Today, I recognize GPU databases as a subset of MPP databases. Like MPP databases, GPU databases run on commodity hardware, implement a parallel architecture, and use columnar tables, summary metadata, and data compression. At the time of this writing, there are four classes of GPU databases available on the market:

  1. Relational, Accelerated. These solutions take a conventional database architecture and accelerate certain functions, usually aggregations and other vectorizations, and allocate those workloads to GPUs. Although there is some performance benefit, this is the least efficient implementation.
  2. Relational, In-memory. These database solutions are written from the ground up to run natively on GPUs. They use GPU and system memory to deliver extremely fast query operations. This in-memory only operation limits the size of data sets available for analysis to 1 to 10 TB, which makes them well suited for purpose-built data science workstations.
  3. Relational, Out-of-memory. These GPU solutions do not have an in-memory limitation since they process data from attached storage as well as process in-memory.
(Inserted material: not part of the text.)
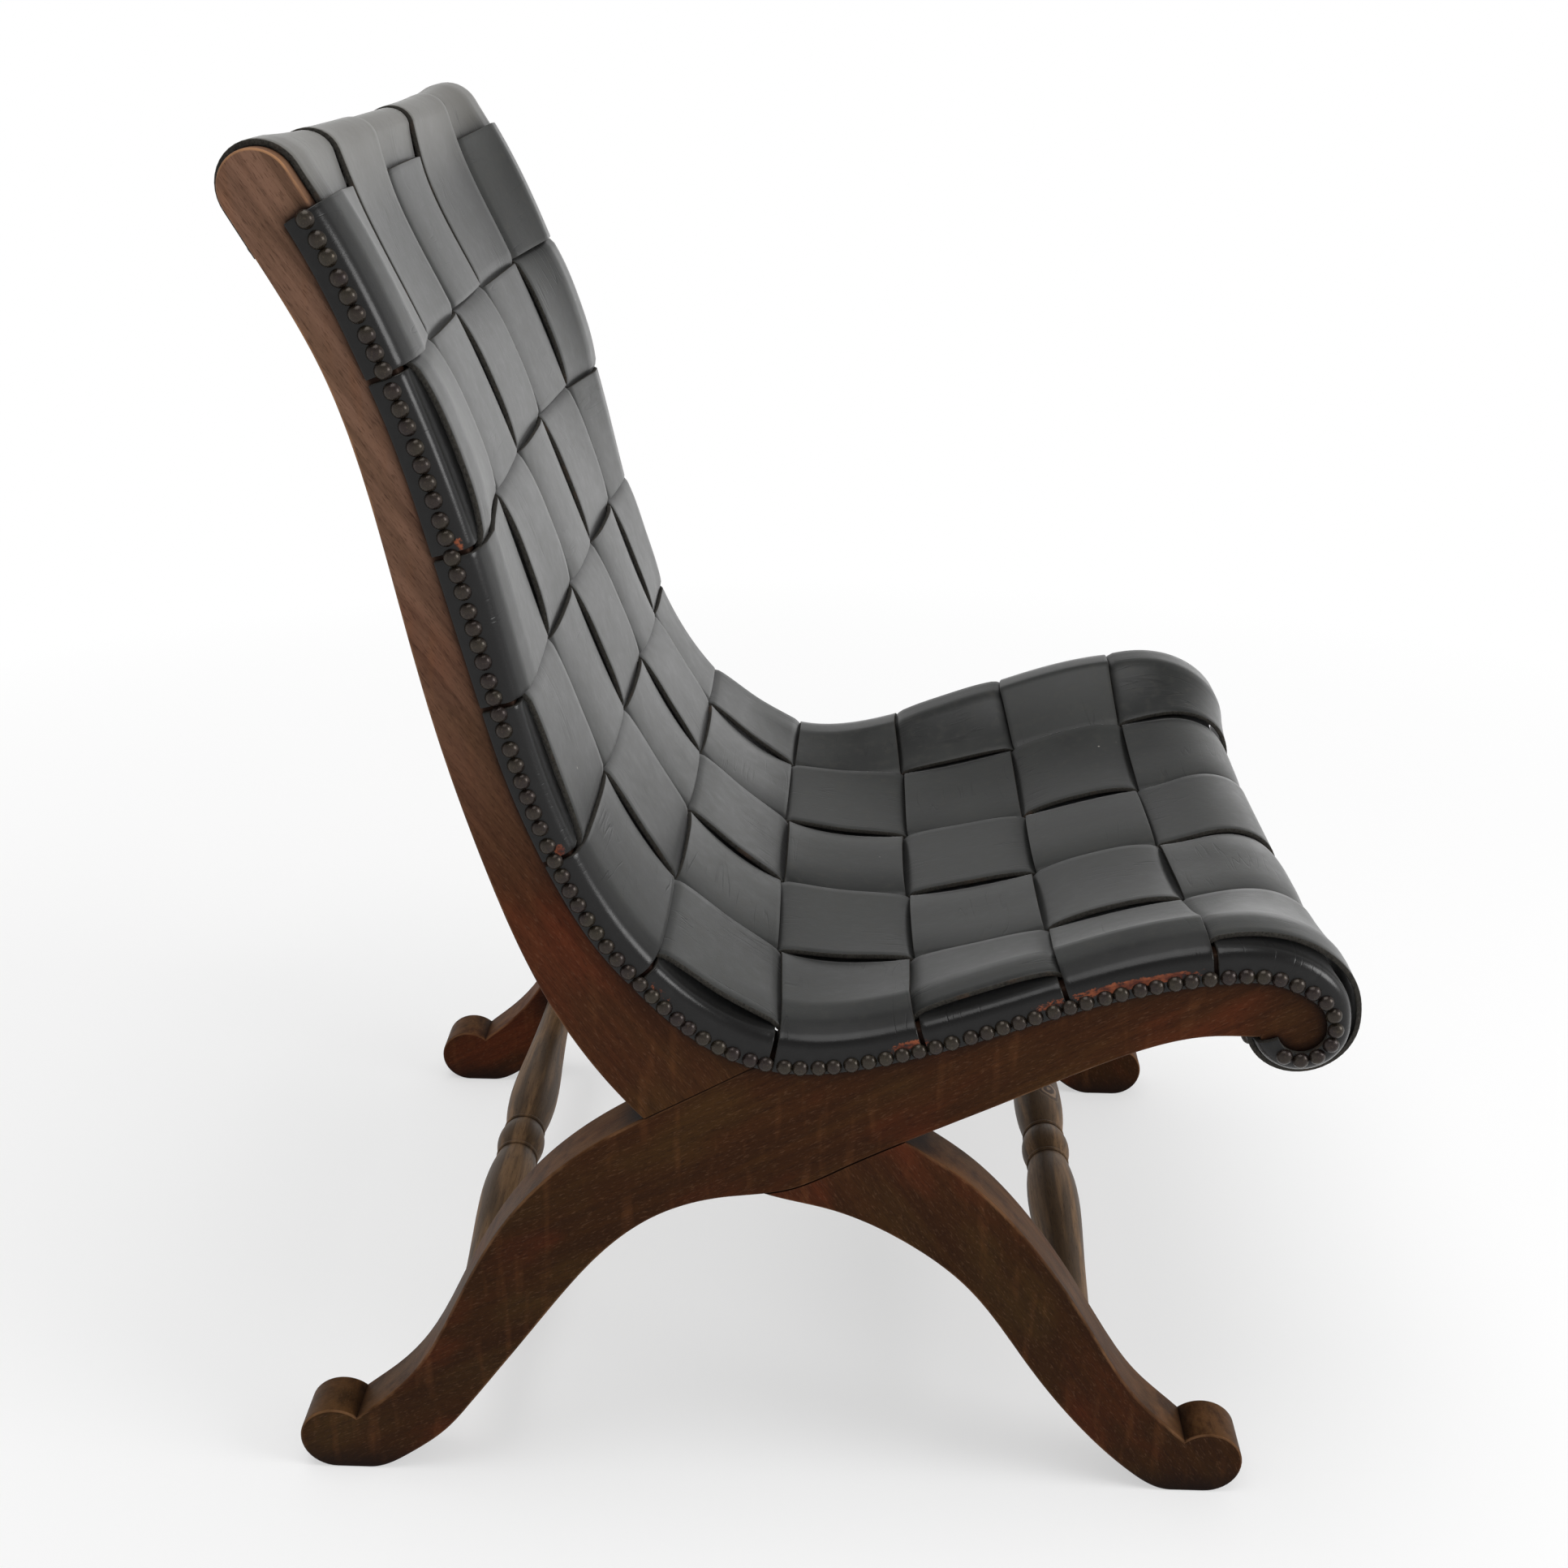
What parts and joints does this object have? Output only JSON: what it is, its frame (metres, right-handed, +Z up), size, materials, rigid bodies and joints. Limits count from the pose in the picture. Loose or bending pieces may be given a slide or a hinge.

The architecture may allow for clusters of GPU servers, more closely resembling legacy MPP databases, enabling them to analyze petabytes of data.
  4. Non-relational. These are NoSQL or other types of non-relational databases. As mentioned in the introduction, Spark 3.x now supports GPU acceleration. Graph databases lend themselves well to a native or accelerated GPU implementation because of the high degree of vectorization in the data model. It is important to note that GPUs perform best on structured data.

Regardless of the architectural approach, all GPU databases are optimized for analytics workloads. These are not designed as replacements for transactional systems, though some are ACID compliant.  Common use cases for GPU databases include:

  • Real-time visualization or ad-hoc querying.
  • Real-time, stream processing of many small streams of data.
  • Almost any graph analysis.

Value Proposition

There are three primary value propositions for considering a GPU database.

Price-Performance. For the vast majority of analytics workloads, one will be hard-pressed to implement a solution with a higher compute density. Early comparisons show cost savings of two to three orders of magnitude over CPU-based MPP solutions. Those analyses are data center centric, and mileage may vary when deploying in the cloud.

Familiarity. While many NoSQL approaches provide alternative high-performance analytics solutions, they require users to develop in new and unfamiliar paradigms. GPU databases leverage ANSI standard SQL with minimal extensions. From the first day, users skilled in SQL can be productive.

Increased Hardware Utilization. Many enterprises are investing in infrastructure, whether in the data center or the cloud, to support machine learning projects. Adding a GPU database to those same resources could be used to drive business analytics to other parts of the organization. Further, data scientists and engineers often have workstations equipped with GPU cards to support their activities, similar to my own system pictured in figure 1. Installing a GPU database on those workstations could improve overall productivity and reduce the need for additional cloud-based databases.

Figure 1. Internals of my custom data science workstation with an NVIDIA Quadro RTX 6000.

Getting Started

There are compelling reasons to evaluate including GPU databases in the overall enterprise data management ecosystem. The value proposition is strong, but it is dependent on having the right business drivers. Talk to business users to get an understanding of performance pain points and identify current or future real-time or near real-time insight requirements. An excellent place to test the feasibility of the technology and fit with the enterprise may be with the data science and engineering organization.